A: If you look at the post-war era, there's really a strong delineation of gender roles, but that wasn't always the case. Gender roles previously had been like mom and dad running the family store or the family farm, but it became really, really socially normative that the realm of being female was domestic and the realm of masculinity was work. And as a result of that, budgeting really pertained to the day-to-day running of the household, but it doesn't pertain as much to what happens to the vast majority of your income when it comes in, which was a man's domain. … It's just simply a new domain for us.
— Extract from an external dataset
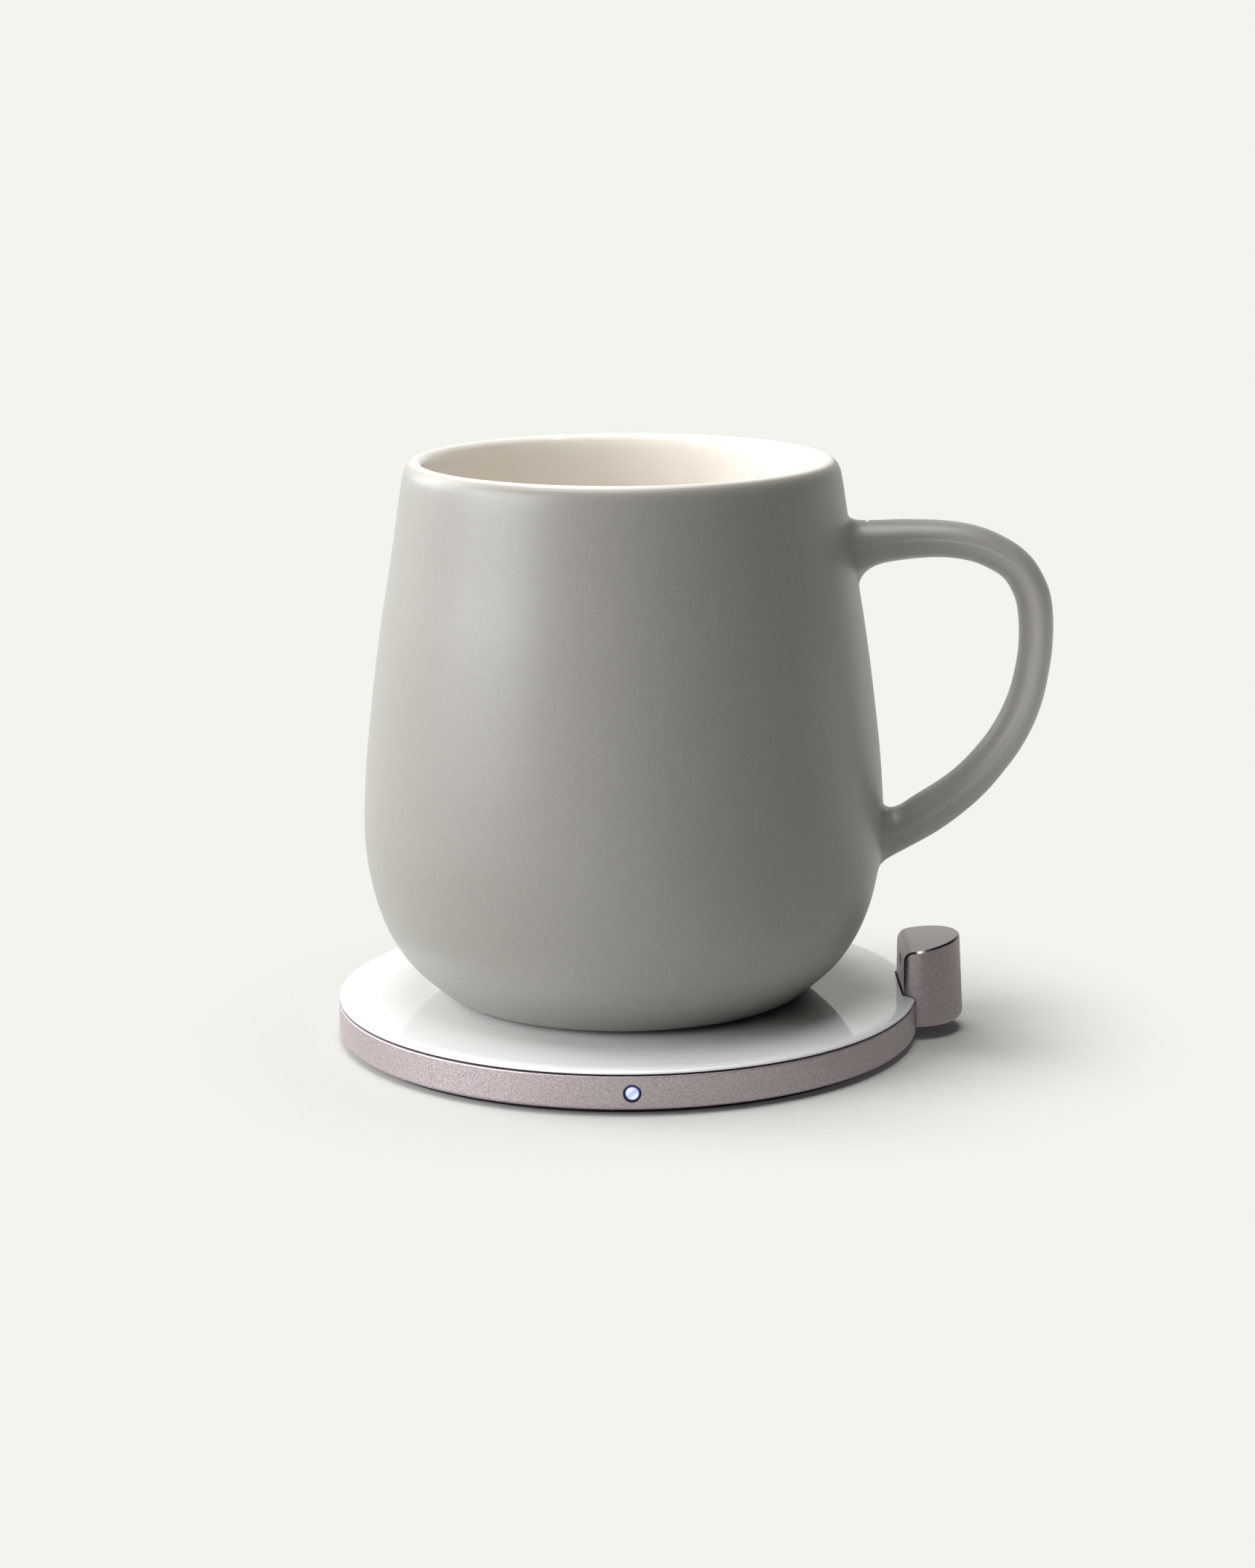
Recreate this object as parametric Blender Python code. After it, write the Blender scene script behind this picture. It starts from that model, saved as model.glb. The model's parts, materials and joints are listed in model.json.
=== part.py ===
"""Self heating mug: a glazed ceramic mug that stands on a round induction warming disc with a small sensor tower."""

import math

import bmesh
import bpy
from mathutils import Matrix, Vector

MM = 0.001

# Clearances
FLAT_GAP = 0.05 * MM  # between flat faces that lie on each other
FIT_GAP = 0.3 * MM  # round what sits in a cut, a hole or a notch
CUT_OVERRUN = 1.0 * MM

# Facets round a full turn
LARGE_STEPS = 64
MUG_STEPS = 56
MIDDLE_STEPS = 32
SMALL_STEPS = 16
SCREW_STEPS = 12
CORNER_STEPS = 5
EDGE_STEPS = 4

# Disc, from the table up
DISC_RADIUS = 50.0 * MM
PAD_THICKNESS = 1.0 * MM
PAD_INSET = 2.0 * MM
BASE_THICKNESS = 1.0 * MM
TRAY_THICKNESS = 0.5 * MM
FERRITE_THICKNESS = 1.0 * MM
COIL_WIRE = 1.1 * MM
COIL_LIFT = 0.45 * MM
HEADROOM = 0.5 * MM
BACKER_THICKNESS = 0.8 * MM
ADHESIVE_THICKNESS = 0.25 * MM
GLASS_THICKNESS = 0.75 * MM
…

That's only really happened in the last couple of decades--and change is slow.
8) Automation Is Not Your Best Friend, But Neither Is Active Investing
C: For women who are thinking about retirement and investing, I hear a lot of "I just want to set it and forget it," or "I want to park my money with a financial advisor and they can just deal with it for me." Your book has a more layered approach, passive investing is not terrible, but at the same time there are ways to do it that aren't just set it and forget it and collect your cash at the end of the term.
A: I'm coining a new phrase right now which is "conscious automation." To a certain extent they're right, you shouldn't be checking your accounts every day unless you're a true active investor and I doubt most people reading this book are. It doesn't help to track it every day, but you have to understand what it's invested in and whether or not that's the right fee structure for you or the right asset allocation. So, conscious automation is fine, but not delegating it because you're "not interested." You're just exposing yourself to a huge amount of risk that you are not going to be happy about when it's too late.